L'ORE doit également prévoir a minina :
  • la durée des obligations, pour un maximum de 99 ans ; 
  • le contenu des engagements réciproques (obligations de faire ou ne pas faire, retour d'expérience, expertise, rémunération, indemnité en nature etc.)
  • les modalités d'évolution du contrat, notamment révision ou résiliation. 

La loi prévoit également des restrictions : 
  • le contrat ne doit pas porter atteinte aux droit de la chasse ni ceux relatifs aux réserves cynégétiques (c'est-à-dire les zones de gestion de la faune sauvage) ; 
  • un contrat d'ORE ne peut valablement remettre en cause les droits de tiers ; lorsqu'il a déjà conclu un bail rural, le propriétaire foncier doit notamment obtenir l'accord du preneur à bail avant de conclure une ORE.
 
  • Qui peut conclure une ORE ?
Le contrat est conclu entre le propriétaire d'un bien foncier, tout "ordinaire" qu'il puisse paraitre, et une collectivité publique, un établissement public ou une association. Il est attaché au terrain sur lequel il porte, c'est-à-dire que les obligations qu'il contient sont transmises avec le bien en cas de vente, de donation, de succession etc. 
 
  • Comment conclure une ORE ? 
Ce contrat est conclu en la forme authentique, c'est-à-dire qu'il doit être signé devant notaire et être enregistré auprès de la publicité foncière.

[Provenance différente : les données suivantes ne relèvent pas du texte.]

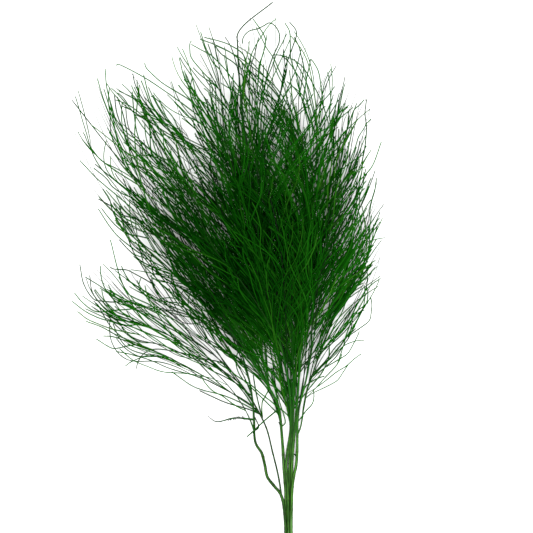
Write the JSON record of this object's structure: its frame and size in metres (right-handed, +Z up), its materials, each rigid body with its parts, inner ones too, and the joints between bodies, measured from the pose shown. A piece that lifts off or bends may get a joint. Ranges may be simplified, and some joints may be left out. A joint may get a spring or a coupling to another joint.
{
  "type": "dried fern bunch",
  "caption": "Bunch of dyed green dried tree-fern, lying flat: cut stems side by side at the foot, parting into a tall fan of fine arched threads.",
  "frame": {"origin": "middle of the bunch's box, on the surface that it lies on", "axes": "+Y from the cut ends to the tips, +X to the right as seen from above with the tips away, +Z up from the surface"},
  "size_m": [0.401, 0.709, 0.1186],
  "materials": {
    "dyed_fern": "dry, matt, dyed deep green, paler grey-green on the stems"
  },
  "bodies": {
    "root": {"stem_far_left": "dyed_fern", "stem_left": "dyed_fern", "stem_centre_left": "dyed_fern", "stem_centre": "dyed_fern", "stem_centre_right": "dyed_fern", "stem_right": "dyed_fern"}
  },
  "joints": []
}
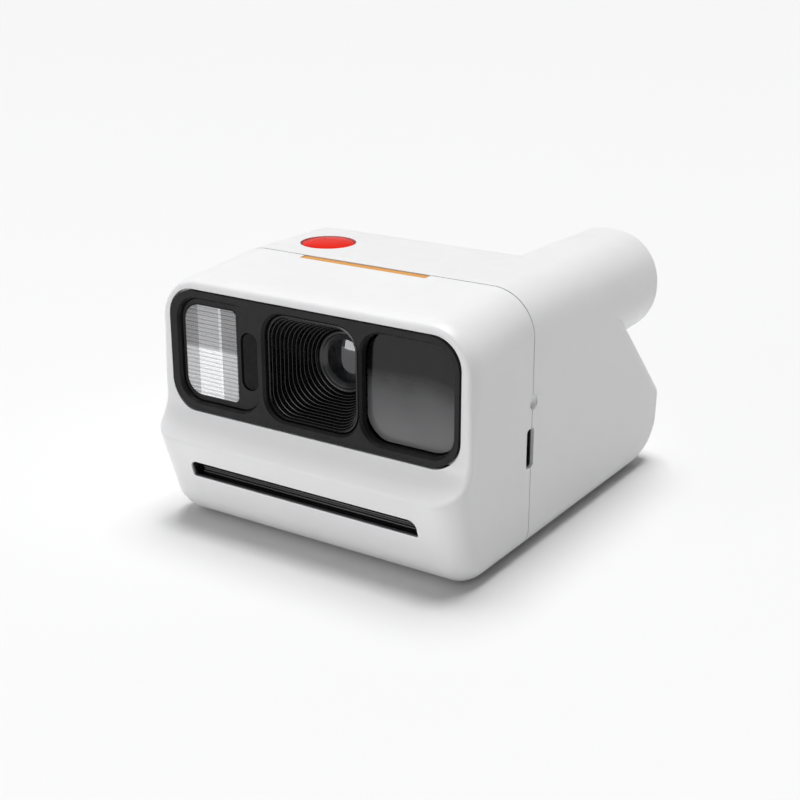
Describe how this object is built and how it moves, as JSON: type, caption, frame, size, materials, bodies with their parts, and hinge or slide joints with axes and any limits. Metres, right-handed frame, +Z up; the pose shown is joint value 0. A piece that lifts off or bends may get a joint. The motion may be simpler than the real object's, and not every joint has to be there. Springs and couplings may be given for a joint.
{
  "type": "instant camera",
  "caption": "Compact white instant camera with a black three-window front, a red shutter button, a print slot in the chin and a viewfinder tube at the back.",
  "frame": {"origin": "middle of the footprint at the base, where the camera stands", "axes": "+X to the right seen from the front, the front faces -Y, +Z up"},
  "size_m": [0.084, 0.1046, 0.0619],
  "materials": {
    "white_shell": "satin white moulded plastic",
    "black_panel": "fine matte black moulded plastic",
    "black_gloss": "gloss black plastic",
    "black_rubber": "matte black rubber",
    "clear_lens": "clear polished lens",
    "tinted_lens": "grey coated lens",
    "smoked_lens": "smoked plastic window",
    "red_button": "gloss red plastic",
    "accent": "printed accent strip",
    "grey_plastic": "matte dark grey engineering plastic",
    "steel": "turned steel",
    "bright_metal": "bright pressed reflector",
    "mirror": "front-silvered mirror",
    "gear_plastic": "natural moulded acetal",
    "board": "solder mask green",
    "battery_wrap": "heat-shrunk wrap",
    "display": "dark display"
  },
  "bodies": {
    "camera_body": {"accent_strip": "accent", "battery": "battery_wrap", "button_board": "board", "charge_light": "clear_lens", "counter_display": "display", "counter_window": "smoked_lens", "door_hinge_pin": "steel", "drive_motor": "steel", "eyecup": "black_rubber", "eyepiece_lens": "clear_lens", "film_chamber": "grey_plastic", "film_pack": "black_panel", "film_shield": "black_gloss", "film_slot_bezel": "black_gloss", "flash_capacitor": "battery_wrap", "flash_housing": "black_panel", "flash_lens": "clear_lens", "flash_reflector": "bright_metal", "flash_tube": "clear_lens", "front_lens": "clear_lens", "front_panel": "black_panel", "front_shell": "white_shell", "idler_axle": "steel", "lens_barrel": "black_gloss", "lens_cone": "black_panel", "light_box": "grey_plastic", "main_board": "board", "mirror": "mirror", "photocell_sensor": "display", "photocell_window": "smoked_lens", "rear_lens": "clear_lens", "rear_shell": "white_shell", "roller_frame": "steel", "shell_screws": "steel", "shutter_case": "black_panel", "shutter_spring": "steel", "shutter_switch": "grey_plastic", "usb_port": "black_gloss", "viewfinder_tunnel": "black_panel", "viewfinder_window": "tinted_lens"},
    "film_door": {"film_door": "white_shell"},
    "door_latch": {"door_latch": "white_shell"},
    "shutter_button": {"shutter_button": "red_button"},
    "power_button": {"power_button": "white_shell"},
    "flash_button": {"flash_button": "white_shell"},
    "shutter_blade": {"shutter_blade": "black_panel"},
    "aperture_vane": {"aperture_vane": "black_panel"},
    "upper_roller": {"upper_roller": "steel", "upper_roller_gear": "gear_plastic"},
    "lower_roller": {"lower_roller": "steel", "lower_roller_gear": "gear_plastic"},
    "idler_gear": {"idler_gear": "gear_plastic"},
    "motor_rotor": {"motor_pinion": "gear_plastic", "motor_shaft": "steel"}
  },
  "joints": [
    {"name": "shutter_button_press", "type": "slide", "parent": "camera_body", "child": "shutter_button", "axis": [0, 0, -1], "range_m": [0, 0.001], "stiffness_N_per_m": 400, "deforming": ["shutter_spring"]},
    {"name": "power_button_press", "type": "slide", "parent": "camera_body", "child": "power_button", "axis": [0, -0.7071, -0.7071], "range_m": [0, 0.0008], "stiffness_N_per_m": 400},
    {"name": "flash_button_press", "type": "slide", "parent": "camera_body", "child": "flash_button", "axis": [0, -0.7071, -0.7071], "range_m": [0, 0.0008], "stiffness_N_per_m": 400},
    {"name": "door_latch_slide", "type": "slide", "parent": "camera_body", "child": "door_latch", "axis": [0, -0.7071, 0.7071], "range_m": [0, 0.0025], "stiffness_N_per_m": 300},
    {"name": "film_door_hinge", "type": "hinge", "parent": "camera_body", "child": "film_door", "pos_m": [0, 0.009, 0.0022], "axis": [-1, 0, 0], "range_deg": [0, 75]},
    {"name": "shutter_blade_swing", "type": "hinge", "parent": "camera_body", "child": "shutter_blade", "pos_m": [-0.00575, -0.0246, 0.0355], "axis": [0, -1, 0], "range_deg": [0, 56], "stiffness_Nm_per_rad": 0.0004},
    {"name": "aperture_vane_swing", "type": "hinge", "parent": "camera_body", "child": "aperture_vane", "pos_m": [0.00745, -0.0236, 0.0355], "axis": [0, 1, 0], "range_deg": [0, 56], "stiffness_Nm_per_rad": 0.0004},
    {"name": "upper_roller_spin", "type": "hinge", "parent": "camera_body", "child": "upper_roller", "pos_m": [0, -0.037, 0.01825], "axis": [1, 0, 0], "continuous": true},
    {"name": "lower_roller_spin", "type": "hinge", "parent": "camera_body", "child": "lower_roller", "pos_m": [0, -0.037, 0.01175], "axis": [1, 0, 0], "continuous": true},
    {"name": "idler_spin", "type": "hinge", "parent": "camera_body", "child": "idler_gear", "pos_m": [0, -0.02953, 0.02452], "axis": [1, 0, 0], "continuous": true},
    {"name": "motor_spin", "type": "hinge", "parent": "camera_body", "child": "motor_rotor", "pos_m": [0, -0.02107, 0.0276], "axis": [1, 0, 0], "continuous": true}
  ],
  "couplings": [
    {"joint": "lower_roller_spin", "follows": "upper_roller_spin", "ratio": -1},
    {"joint": "idler_spin", "follows": "upper_roller_spin", "ratio": -0.5},
    {"joint": "motor_spin", "follows": "upper_roller_spin", "ratio": 1.3}
  ]
}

Il est exonéré des droits d'enregistrement et de la taxe de publicité foncière. Sur délibération du conseil municipal, le terrain peut également être exonéré de la taxe foncière sur les propriétés non bâties (article 1394D du Code général des impôts). En pratique, la procédure de conclusion d'un contrat d'ORE dure généralement entre deux et cinq mois. 
 
  • Pourquoi conclure une ORE ?
Dans le cadre de la séquence "éviter, réduire, compenser" (ERC), tout porteur de projet d'aménagement ayant des impacts sur l'environnement a l'obligation d'en maîtriser les impacts sur la biodiversité. En premier lieu, il doit éviter les impacts négatifs. A défaut, il doit les réduire. Pour les impacts résiduels, il est susceptible d'être soumis à une obligation de compensation qu'il met en œuvre lui-même ou en se portant acquéreur d'"unités de compensation". 

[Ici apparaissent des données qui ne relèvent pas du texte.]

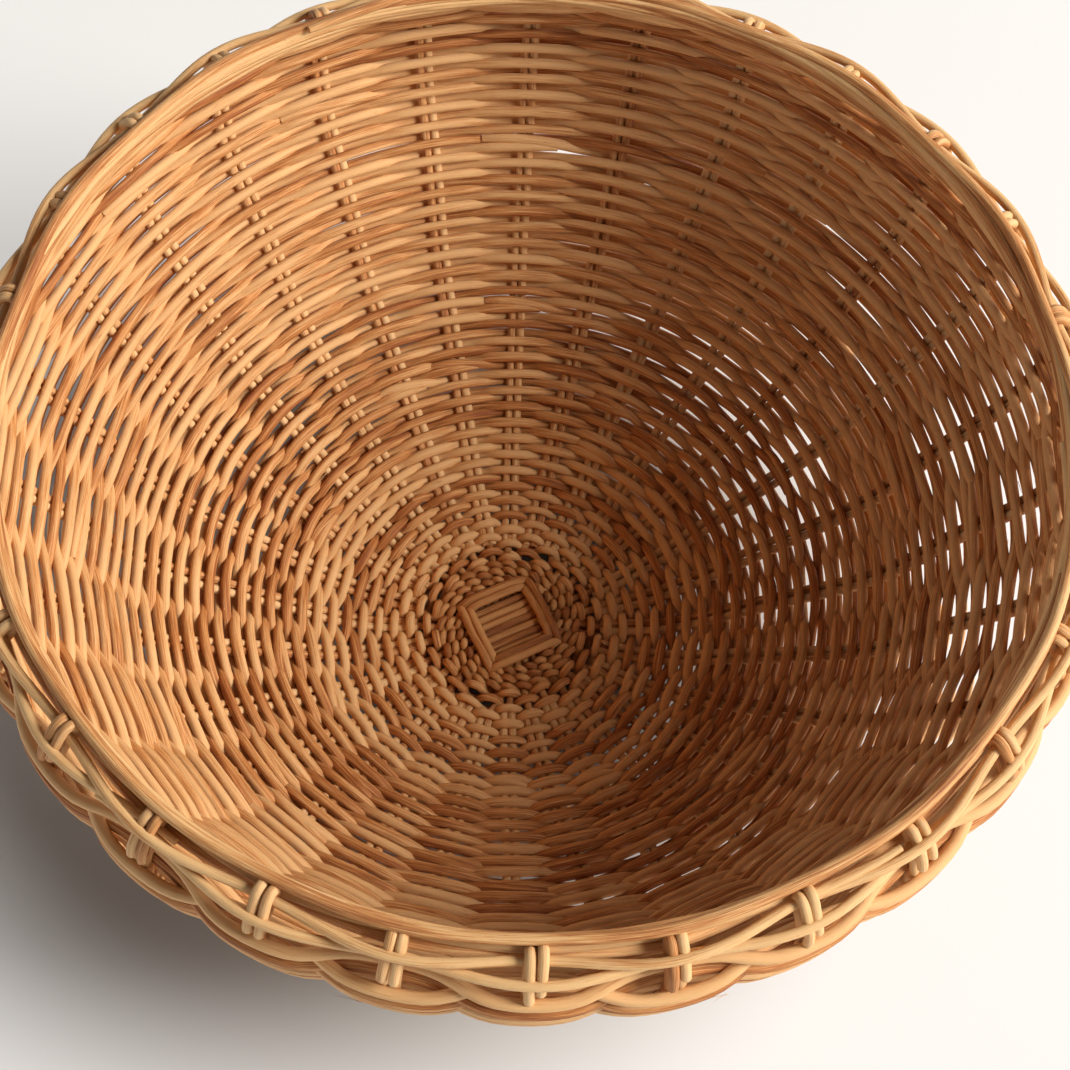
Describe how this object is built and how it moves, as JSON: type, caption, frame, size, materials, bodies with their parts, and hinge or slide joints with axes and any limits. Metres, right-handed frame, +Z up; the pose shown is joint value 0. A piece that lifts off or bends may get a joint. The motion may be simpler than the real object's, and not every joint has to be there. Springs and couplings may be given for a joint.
{
  "type": "wicker basket",
  "caption": "Round deep bowl-shaped wicker basket in plain weave over paired stakes, with a cross-stick base and a woven rod border; holds bread, fruit or laundry.",
  "frame": {"origin": "the middle of the underside of the base, on the surface the basket stands on", "axes": "+Z is up and is the basket's axis; the first pair of stakes is on -Y and X runs to the right as it is seen from there"},
  "size_m": [0.4003, 0.4004, 0.1906],
  "materials": {
    "base_stick_reed": "peeled rattan reed, unvarnished",
    "stake_reed": "peeled rattan reed, unvarnished",
    "weaving_reed": "peeled rattan reed, unvarnished",
    "border_reed": "peeled rattan reed, unvarnished"
  },
  "bodies": {
    "root": {"base_stick_lower_1": "base_stick_reed", "base_stick_lower_2": "base_stick_reed", "base_stick_lower_3": "base_stick_reed", "base_stick_lower_4": "base_stick_reed", "base_stick_lower_5": "base_stick_reed", "base_stick_lower_6": "base_stick_reed", "base_stick_lower_7": "base_stick_reed", "base_stick_upper_1": "base_stick_reed", "base_stick_upper_2": "base_stick_reed", "base_stick_upper_3": "base_stick_reed", "base_stick_upper_4": "base_stick_reed", "base_stick_upper_5": "base_stick_reed", "base_stick_upper_6": "base_stick_reed", "base_stick_upper_7": "base_stick_reed", "cross_binding": "weaving_reed", "base_twining": "weaving_reed", "base_weaving": "weaving_reed", "weave_band_01": "weaving_reed", "weave_band_02": "weaving_reed", "weave_band_03": "weaving_reed", "weave_band_04": "weaving_reed", "weave_band_05": "weaving_reed", "weave_band_06": "weaving_reed", "weave_band_07": "weaving_reed", "weave_band_08": "weaving_reed", "weave_band_09": "weaving_reed", "weave_band_10": "weaving_reed", "stake_pair_01": "stake_reed", "stake_pair_02": "stake_reed", "stake_pair_03": "stake_reed", "stake_pair_04": "stake_reed", "stake_pair_05": "stake_reed", "stake_pair_06": "stake_reed", "stake_pair_07": "stake_reed", "stake_pair_08": "stake_reed", "stake_pair_09": "stake_reed", "stake_pair_10": "stake_reed", "stake_pair_11": "stake_reed", "stake_pair_12": "stake_reed", "stake_pair_13": "stake_reed", "stake_pair_14": "stake_reed", "stake_pair_15": "stake_reed", "stake_pair_16": "stake_reed", "stake_pair_17": "stake_reed", "stake_pair_18": "stake_reed", "stake_pair_19": "stake_reed", "stake_pair_20": "stake_reed", "stake_pair_21": "stake_reed", "stake_pair_22": "stake_reed", "stake_pair_23": "stake_reed", "stake_pair_24": "stake_reed", "stake_pair_25": "stake_reed", "stake_pair_26": "stake_reed", "stake_pair_27": "stake_reed", "stake_pair_28": "stake_reed", "border_rod_inner": "border_reed", "border_rod_outer": "border_reed", "border_rod_top_inner": "border_reed", "border_rod_top_outer": "border_reed"}
  },
  "joints": []
}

La loi prévoit que les ORE "peuvent être utilisées à des fins de compensation", dont les modalités sont adaptables au plus proche des besoins et des ambitions des parties. 
 
  • En conclusion 
Outre l'acte citoyen ou la volonté de pérenniser de bonnes pratiques, les contrats d'ORE doivent être largement mobilisés par les acteurs publics et privés pour participer à l'atteinte de l'objectif "zéro perte nette de biodiversité" prévu par la loi Biodiversité, dont les bienfaits et l'absolue nécessité ont été largement soulignés pendant cette période inhabituelle qu'est la gestion du Covid19.